> [Task material]
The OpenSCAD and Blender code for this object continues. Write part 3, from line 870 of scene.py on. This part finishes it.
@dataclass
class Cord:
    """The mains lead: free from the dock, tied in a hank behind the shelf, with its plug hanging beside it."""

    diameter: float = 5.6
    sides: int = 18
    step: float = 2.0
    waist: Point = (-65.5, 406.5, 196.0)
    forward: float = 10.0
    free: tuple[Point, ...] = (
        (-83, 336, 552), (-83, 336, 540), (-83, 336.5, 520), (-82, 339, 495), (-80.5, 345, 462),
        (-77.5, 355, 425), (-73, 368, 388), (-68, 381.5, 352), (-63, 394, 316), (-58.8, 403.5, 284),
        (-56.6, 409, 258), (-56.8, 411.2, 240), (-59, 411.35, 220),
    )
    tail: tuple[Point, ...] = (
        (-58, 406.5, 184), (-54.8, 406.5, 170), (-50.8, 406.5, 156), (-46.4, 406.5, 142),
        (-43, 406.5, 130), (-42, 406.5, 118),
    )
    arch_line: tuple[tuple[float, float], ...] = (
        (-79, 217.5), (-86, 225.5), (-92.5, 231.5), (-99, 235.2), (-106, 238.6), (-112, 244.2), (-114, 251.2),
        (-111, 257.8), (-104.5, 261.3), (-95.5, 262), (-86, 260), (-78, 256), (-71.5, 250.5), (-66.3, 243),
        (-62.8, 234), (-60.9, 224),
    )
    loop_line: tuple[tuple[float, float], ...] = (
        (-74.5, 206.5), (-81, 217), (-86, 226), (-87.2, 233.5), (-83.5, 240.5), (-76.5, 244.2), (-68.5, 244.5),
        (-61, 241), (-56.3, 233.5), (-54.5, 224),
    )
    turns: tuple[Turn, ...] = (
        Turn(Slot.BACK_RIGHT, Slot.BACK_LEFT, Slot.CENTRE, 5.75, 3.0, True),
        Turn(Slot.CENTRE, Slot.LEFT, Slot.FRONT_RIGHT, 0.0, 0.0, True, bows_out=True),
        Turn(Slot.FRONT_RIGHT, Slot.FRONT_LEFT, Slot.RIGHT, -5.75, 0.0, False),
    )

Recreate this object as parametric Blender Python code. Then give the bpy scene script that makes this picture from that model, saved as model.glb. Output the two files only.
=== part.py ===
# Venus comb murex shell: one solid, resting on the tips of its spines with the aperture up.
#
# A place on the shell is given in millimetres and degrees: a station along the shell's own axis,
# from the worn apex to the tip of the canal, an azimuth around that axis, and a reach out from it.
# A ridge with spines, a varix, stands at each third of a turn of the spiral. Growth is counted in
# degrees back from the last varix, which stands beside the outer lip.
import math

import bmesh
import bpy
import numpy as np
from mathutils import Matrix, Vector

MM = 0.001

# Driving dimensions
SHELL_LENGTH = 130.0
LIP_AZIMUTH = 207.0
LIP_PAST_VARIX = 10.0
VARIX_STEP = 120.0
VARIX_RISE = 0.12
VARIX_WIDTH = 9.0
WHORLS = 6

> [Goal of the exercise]
Quote exactly and only the lines from the one holding "Recreate this object" through the end of the data.

> [Full response]
Recreate this object as parametric Blender Python code. Then give the bpy scene script that makes this picture from that model, saved as model.glb. Output the two files only.
=== part.py ===
# Venus comb murex shell: one solid, resting on the tips of its spines with the aperture up.
#
# A place on the shell is given in millimetres and degrees: a station along the shell's own axis,
# from the worn apex to the tip of the canal, an azimuth around that axis, and a reach out from it.
# A ridge with spines, a varix, stands at each third of a turn of the spiral. Growth is counted in
# degrees back from the last varix, which stands beside the outer lip.
import math

import bmesh
import bpy
import numpy as np
from mathutils import Matrix, Vector

MM = 0.001

# Driving dimensions
SHELL_LENGTH = 130.0
LIP_AZIMUTH = 207.0
LIP_PAST_VARIX = 10.0
VARIX_STEP = 120.0
VARIX_RISE = 0.12
VARIX_WIDTH = 9.0
WHORLS = 6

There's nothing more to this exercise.